**Task input**.
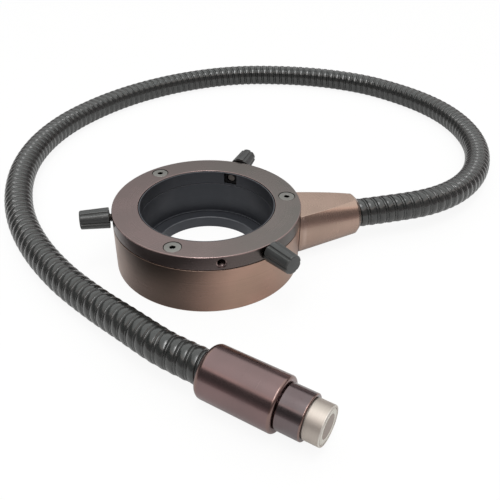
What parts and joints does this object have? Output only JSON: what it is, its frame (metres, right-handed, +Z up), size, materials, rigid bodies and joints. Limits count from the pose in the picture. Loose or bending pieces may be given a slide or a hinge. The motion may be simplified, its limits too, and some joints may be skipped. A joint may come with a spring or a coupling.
{
  "type": "microscope ring light",
  "caption": "Fibre-optic ring light head with clamping thumbscrews, a tapered side neck, a ribbed light conduit and an end ferrule for a light source.",
  "frame": {"origin": "middle of the underside of the head's bounding box, measured without the conduit and what is on it; the ring's axis is at x = -9.005 mm, y = 1.618 mm", "axes": "+Z up along the ring's axis, from the side that faces the specimen to the side that faces the microscope; +X from the ring towards the neck"},
  "size_m": [0.3065, 0.3689, 0.0316],
  "materials": {
    "copper_anodised": "satin copper-bronze anodised, turned",
    "brown_anodised": "satin dark brown anodised, turned",
    "neck_anodised": "satin light copper anodised",
    "black_anodised": "matte black anodised",
    "knob_plastic": "black, moulded, semi-gloss",
    "pad_plastic": "black, moulded, dull",
    "conduit_cover": "glossy black cover over a stripwound metal conduit",
    "steel": "bright steel screws",
    "tip_metal": "polished champagne metal",
    "resin": "cream potting resin, ground flat",
    "glass_fibre": "polished ends of packed glass fibres"
  },
  "bodies": {
    "root": {"ring_housing": "copper_anodised", "inner_sleeve": "black_anodised", "fibre_ring": "glass_fibre", "fibre_fan": "glass_fibre", "light_guide_neck": "neck_anodised", "neck_screw_1": "steel", "neck_screw_2": "steel", "neck_set_screw": "steel", "clamp_ring": "brown_anodised", "clamp_liner": "black_anodised", "clamp_ring_screw_1": "steel", "clamp_ring_screw_2": "steel", "clamp_ring_screw_3": "steel", "light_conduit": "conduit_cover", "fibre_bundle": "glass_fibre", "ferrule_sleeve": "brown_anodised", "ferrule_body": "brown_anodised", "ferrule_tip": "tip_metal", "ferrule_potting": "resin", "fibre_face": "glass_fibre", "sleeve_set_screw": "steel"},
    "pad_1": {"thumbscrew_pad_1": "pad_plastic"},
    "pad_2": {"thumbscrew_pad_2": "pad_plastic"},
    "pad_3": {"thumbscrew_pad_3": "pad_plastic"},
    "thumbscrew_1": {"thumbscrew_stud_1": "steel", "thumbscrew_knob_1": "knob_plastic"},
    "thumbscrew_2": {"thumbscrew_stud_2": "steel", "thumbscrew_knob_2": "knob_plastic"},
    "thumbscrew_3": {"thumbscrew_stud_3": "steel", "thumbscrew_knob_3": "knob_plastic"}
  },
  "joints": [
    {"name": "thumbscrew_travel_1", "type": "slide", "parent": "root", "child": "pad_1", "axis": [0.5519, 0.8339, 0], "range_m": [-0.00075, 0.0022]},
    {"name": "thumbscrew_turn_1", "type": "hinge", "parent": "pad_1", "child": "thumbscrew_1", "pos_m": [-0.00901, 0.00162, 0.02658], "axis": [0.5519, 0.8339, 0], "range_deg": [-386, 1132]},
    {"name": "thumbscrew_travel_2", "type": "slide", "parent": "root", "child": "pad_2", "axis": [-0.9981, 0.061, 0], "range_m": [-0.00075, 0.0022]},
    {"name": "thumbscrew_turn_2", "type": "hinge", "parent": "pad_2", "child": "thumbscrew_2", "pos_m": [-0.00901, 0.00162, 0.02658], "axis": [-0.9981, 0.061, 0], "range_deg": [-386, 1132]},
    {"name": "thumbscrew_travel_3", "type": "slide", "parent": "root", "child": "pad_3", "axis": [0.4462, -0.8949, 0], "range_m": [-0.00075, 0.0022]},
    {"name": "thumbscrew_turn_3", "type": "hinge", "parent": "pad_3", "child": "thumbscrew_3", "pos_m": [-0.00901, 0.00162, 0.02658], "axis": [0.4462, -0.8949, 0], "range_deg": [-386, 1132]}
  ],
  "couplings": [
    {"joint": "thumbscrew_turn_1", "follows": "thumbscrew_travel_1", "rad_per_m": 8976},
    {"joint": "thumbscrew_turn_2", "follows": "thumbscrew_travel_2", "rad_per_m": 8976},
    {"joint": "thumbscrew_turn_3", "follows": "thumbscrew_travel_3", "rad_per_m": 8976}
  ]
}
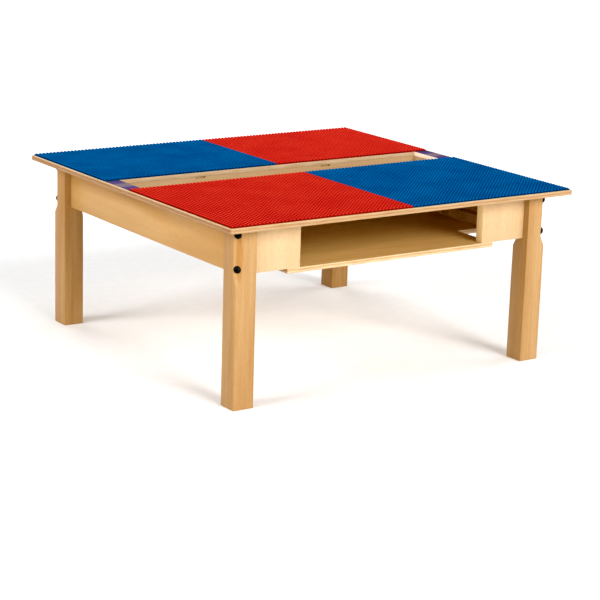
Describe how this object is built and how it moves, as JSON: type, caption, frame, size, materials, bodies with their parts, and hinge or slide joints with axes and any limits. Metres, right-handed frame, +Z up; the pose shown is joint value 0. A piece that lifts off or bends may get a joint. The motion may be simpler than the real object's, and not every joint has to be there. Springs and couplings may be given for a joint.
{
  "type": "kids table with storage",
  "caption": "Low square play table with studded red and blue building plates, a long slot into a trough, and open storage bays under the top.",
  "frame": {"origin": "on the ground under the middle of the tabletop", "axes": "+X to the right as seen from the front, +Y to the back, +Z up"},
  "size_m": [0.778, 0.76, 0.344],
  "materials": {
    "birch_plywood": "clear lacquered birch plywood with bare layered edges",
    "red_plastic": "moulded red ABS",
    "blue_plastic": "moulded blue ABS",
    "purple_label": "plain printed purple film",
    "leg_wood": "clear lacquered solid wood",
    "apron_wood": "clear lacquered solid wood",
    "trough_wood": "clear lacquered plywood",
    "block_wood": "planed solid wood",
    "black_steel": "black oxide steel",
    "zinc_steel": "zinc plated steel"
  },
  "bodies": {
    "root": {"tabletop": "birch_plywood", "plate_front_left": "red_plastic", "plate_front_right": "blue_plastic", "plate_back_left": "blue_plastic", "plate_back_right": "red_plastic", "label_left": "purple_label", "label_right": "purple_label", "leg_front_left": "leg_wood", "leg_front_right": "leg_wood", "leg_back_left": "leg_wood", "leg_back_right": "leg_wood", "side_apron_left": "apron_wood", "side_apron_right": "apron_wood", "panel_front_left": "apron_wood", "panel_front_right": "apron_wood", "panel_back_left": "apron_wood", "panel_back_right": "apron_wood", "trough_wall_front": "trough_wood", "trough_wall_back": "trough_wood", "trough_rail_left": "trough_wood", "trough_rail_right": "trough_wood", "storage_floor": "birch_plywood", "cleat_front_left": "block_wood", "cleat_front_right": "block_wood", "cleat_back_left": "block_wood", "cleat_back_right": "block_wood", "corner_block_front_left": "block_wood", "corner_block_front_right": "block_wood", "corner_block_back_left": "block_wood", "corner_block_back_right": "block_wood", "leg_bolts": "black_steel", "leg_washers": "zinc_steel", "leg_nuts": "zinc_steel", "long_screws": "zinc_steel", "short_screws": "zinc_steel"}
  },
  "joints": []
}
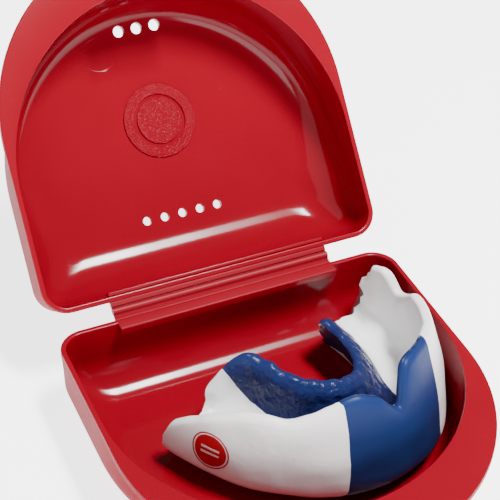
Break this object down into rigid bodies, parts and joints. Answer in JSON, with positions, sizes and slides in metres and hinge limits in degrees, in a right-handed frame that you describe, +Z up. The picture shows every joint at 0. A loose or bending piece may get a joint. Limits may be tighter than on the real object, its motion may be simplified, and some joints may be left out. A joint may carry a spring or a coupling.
{
  "type": "mouthguard with hinged case",
  "caption": "Laminated sports mouthguard with a contrasting stripe, lying trough up in a round-fronted plastic case with a film-hinged vented lid that stands open.",
  "frame": {"origin": "middle of the case footprint, on the surface that the base stands on", "axes": "+Z up, X along the film hinge, the hinge at +Y and the finger land of the base at -Y; the lid stands open at rest"},
  "size_m": [0.0802, 0.1333, 0.078],
  "materials": {
    "case_red": "moulded polypropylene, glossy inside and satin outside",
    "case_matt": "fine matt texture in the mould",
    "hinge_film": "smooth, slightly stretched film",
    "guard_white": "thermoformed sheet, satin, slightly translucent",
    "guard_blue": "thermoformed sheet, glossy in the trough, satin outside",
    "tag_red": "printed film under the clear skin",
    "tag_white": "blank writing lines"
  },
  "bodies": {
    "base": {"base_shell": "case_red", "base_hinge_rail": "case_red", "base_hinge_leaf": "case_red", "film_hinge": "hinge_film"},
    "lid": {"lid_shell": "case_red", "lid_hinge_rail": "case_red", "lid_hinge_leaf": "case_red", "lid_roundel_ring": "case_matt", "lid_roundel_disc": "case_matt", "lid_snap_rib": "case_red"},
    "mouthguard": {"guard_left_flange": "guard_white", "guard_right_flange": "guard_white", "guard_front_flange": "guard_blue", "guard_left_bite_pad": "guard_white", "guard_right_bite_pad": "guard_white", "guard_front_bite_pad": "guard_blue", "guard_front_palate_flange": "guard_blue", "tag_disc": "tag_red", "tag_ring": "tag_red", "tag_lines": "tag_white"}
  },
  "joints": [
    {"name": "lid_hinge", "type": "hinge", "parent": "base", "child": "lid", "pos_m": [0, 0.0405, 0.0179], "axis": [-1, 0, 0], "range_deg": [-130.6, 49]},
    {"name": "guard_lift", "type": "slide", "parent": "base", "child": "mouthguard", "axis": [0, 0, 1], "range_m": [0, 0.005]}
  ]
}
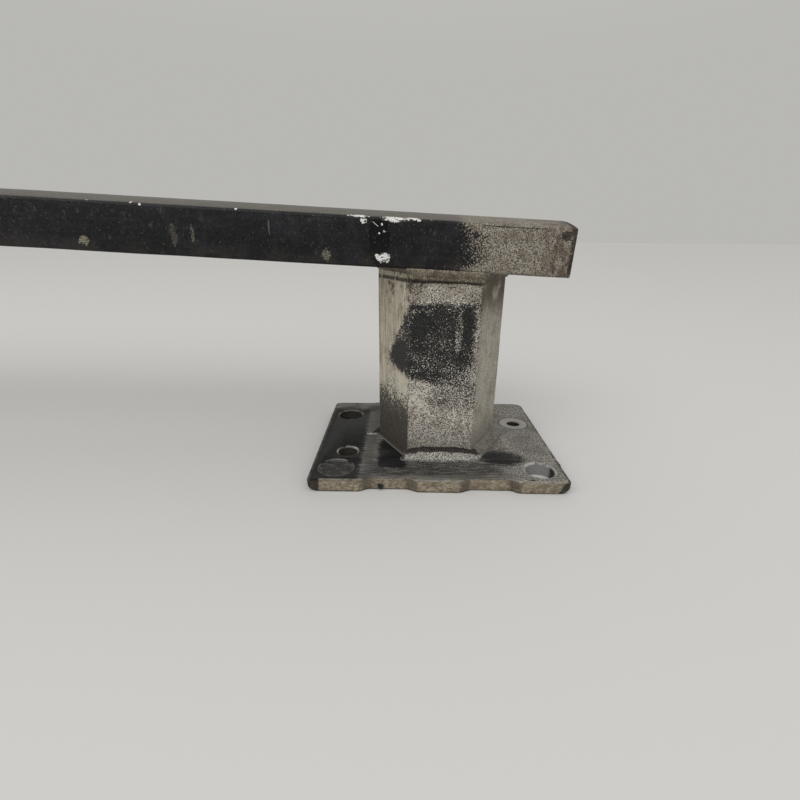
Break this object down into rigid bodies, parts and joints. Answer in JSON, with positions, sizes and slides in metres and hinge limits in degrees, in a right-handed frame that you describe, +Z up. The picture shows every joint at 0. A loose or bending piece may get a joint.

**Task prompt**. Using the records above, copy every line that has the word "pose" in it.

**Problem solution**.
What parts and joints does this object have? Output only JSON: what it is, its frame (metres, right-handed, +Z up), size, materials, rigid bodies and joints. Limits count from the pose in the picture. Loose or bending pieces may be given a slide or a hinge. The motion may be simplified, its limits too, and some joints may be skipped. A joint may come with a spring or a coupling.
Describe how this object is built and how it moves, as JSON: type, caption, frame, size, materials, bodies with their parts, and hinge or slide joints with axes and any limits. Metres, right-handed frame, +Z up; the pose shown is joint value 0. A piece that lifts off or bends may get a joint. The motion may be simpler than the real object's, and not every joint has to be there. Springs and couplings may be given for a joint.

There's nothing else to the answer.